The fact that the case clarifies that an appropriate assessment may be required at the condition discharge stage if one has not previously been carried out, even where such a condition is not related to the impact of the development on nutrient pollution, will force many developers back to the drawing board on several schemes.
Looking to the future
Since the judgment was issued, the claimant has been granted leave to appeal directly to the Supreme Court, emphasising the national importance of this legal issue. One thing that is certain is that the claimant is determined to appeal the ruling.
We can only hope that a balance is established between the increasing demand for new housing developments and the importance of protecting our water habitats in the future.
A common opinion among commentators is that the issue of additional phosphate loading is caused predominantly by the lack of investment by privatised water companies and whilst the UK Government are making efforts to force water companies to upgrade waste water treatment works, the issue will not be solved overnight, or even in the next few years. The fact remains that until decided otherwise, our clients will need to carry out an appropriate assessment of their development if not already done so at the reserved matters stage or at the condition discharge stage, and this will always need to be factored into the planning strategy on sites within catchment areas where water habitats are affected by the Natural England advice note.
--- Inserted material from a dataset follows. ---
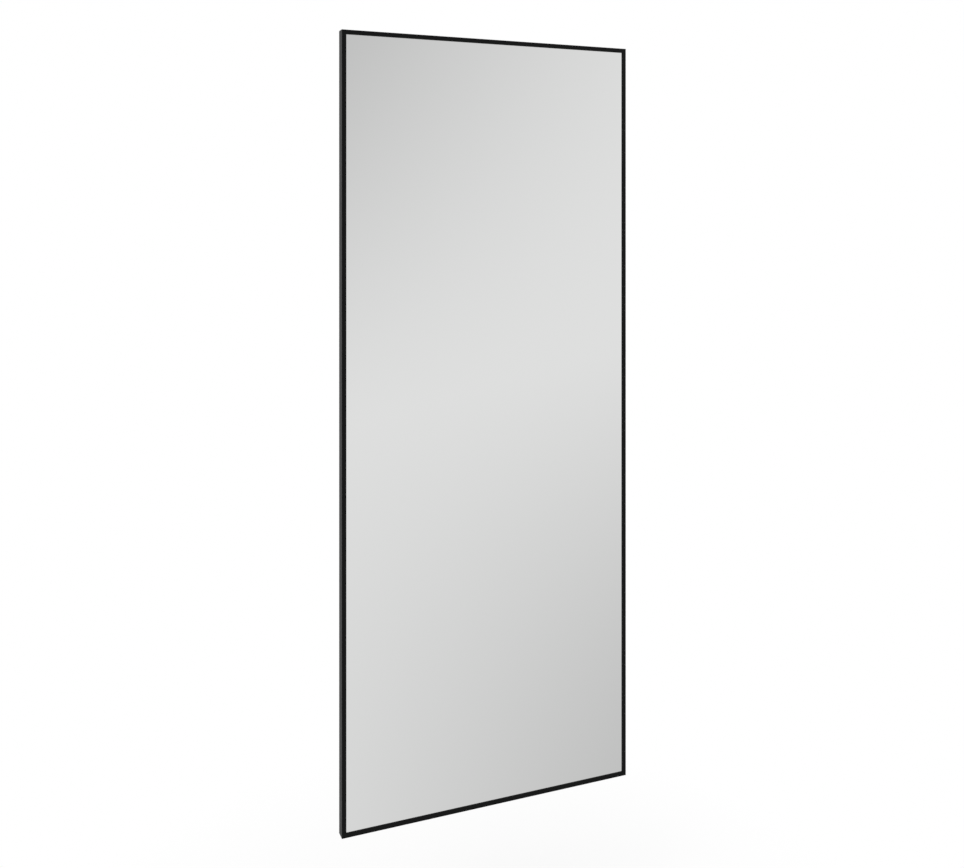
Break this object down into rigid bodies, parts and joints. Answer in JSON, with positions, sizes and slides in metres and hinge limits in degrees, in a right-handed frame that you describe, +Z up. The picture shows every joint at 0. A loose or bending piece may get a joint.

An interesting development to watch out for will be the status of this judgment once the Retained EU Law (Revocation and Reform) Act 2023 repeals the applicability of the Habitats Directive in UK law. If this issue is litigated following 1 January 2024, the outcome could be very different, especially as the judgment in Fry found that there is no requirement for an appropriate assessment at the reserved matters stage in our domestic law (i.e. the Habitats Regulations), only in the Habitats Directive.